A maioria dos muçulmanos que integram a corrente dominante não compartilha deste ponto de vista e, na verdade, veem com bons olhos as relações econômicas, políticas e culturais com os países do Ocidente, inclusive com os Estados Unidos. Milhares de jovens muçulmanos estudam em universidades dos Estados Unidos, Canadá, Austrália e Europa ocidental.

Os líderes e defensores do salafismo radical que perdoaram, incentivaram e participaram de fatos de violência e destruição nas recentes manifestações, deveriam ser levados à justiça por seus governos, pelas mortes, pelos ferimentos, pela destruição de propriedades que causaram. Por culpa de sua ideologia tirânica e de suas ações, estes líderes e ativistas salafistas perderam o direito de participar da transição democrática.

Milhões de árabes saíram às ruas no ano passado para denunciar a repressão de seus regimes. Os ditadores derrubados usaram o medo e as torturas para negar aos seus povos os direitos humanos e civis mais básicos. Sequestraram, prenderam e mataram escritores, poetas, cineastas, comediantes e blogueiros partidários da democracia, apesar do caráter pacífico de suas reclamações.

Não se deve permitir que os salafistas radicais se apoderem dos recém-ganhos direitos democráticos. Os novos meios sociais (da internet), que ajudaram a divulgar a mensagem de esperança e otimismo durante os vertiginosos dias da Primavera Árabe, lamentavelmente têm outro lado. O vídeo Innocence of Muslims (A inocência dos Muçulmanos) é o símbolo mais recente dessa face.

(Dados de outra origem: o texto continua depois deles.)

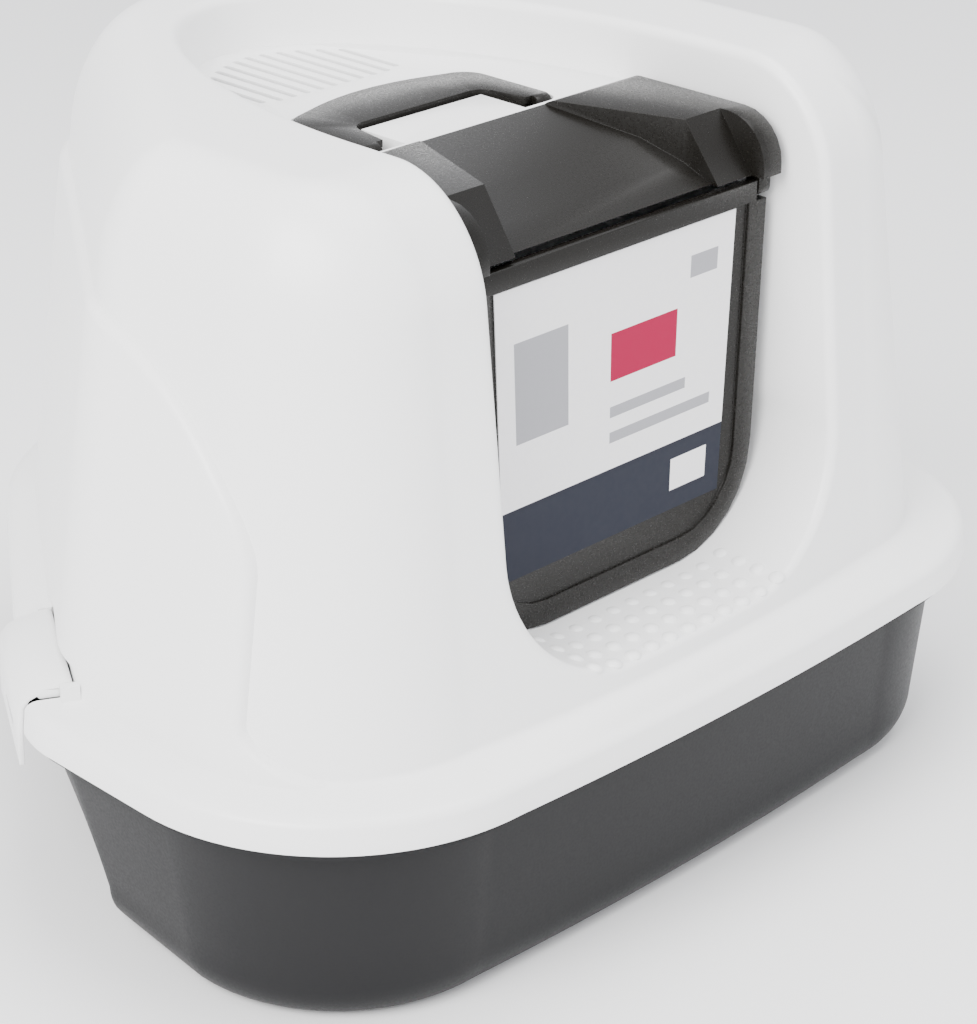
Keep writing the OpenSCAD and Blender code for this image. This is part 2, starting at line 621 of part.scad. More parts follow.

Envolverde/IPS

* Emile Nakhleh é ex-diretor do Programa de Análise Estratégica do Islã Político na Agência Central de Inteligência (CIA) dos Estados Unidos e autor de A Necessary Engagement: Reinventing America’s Relations with the Muslim World (Um Compromisso Necessário: Reinventando as Relações dos Estados Unidos com o Mundo Muçulmano).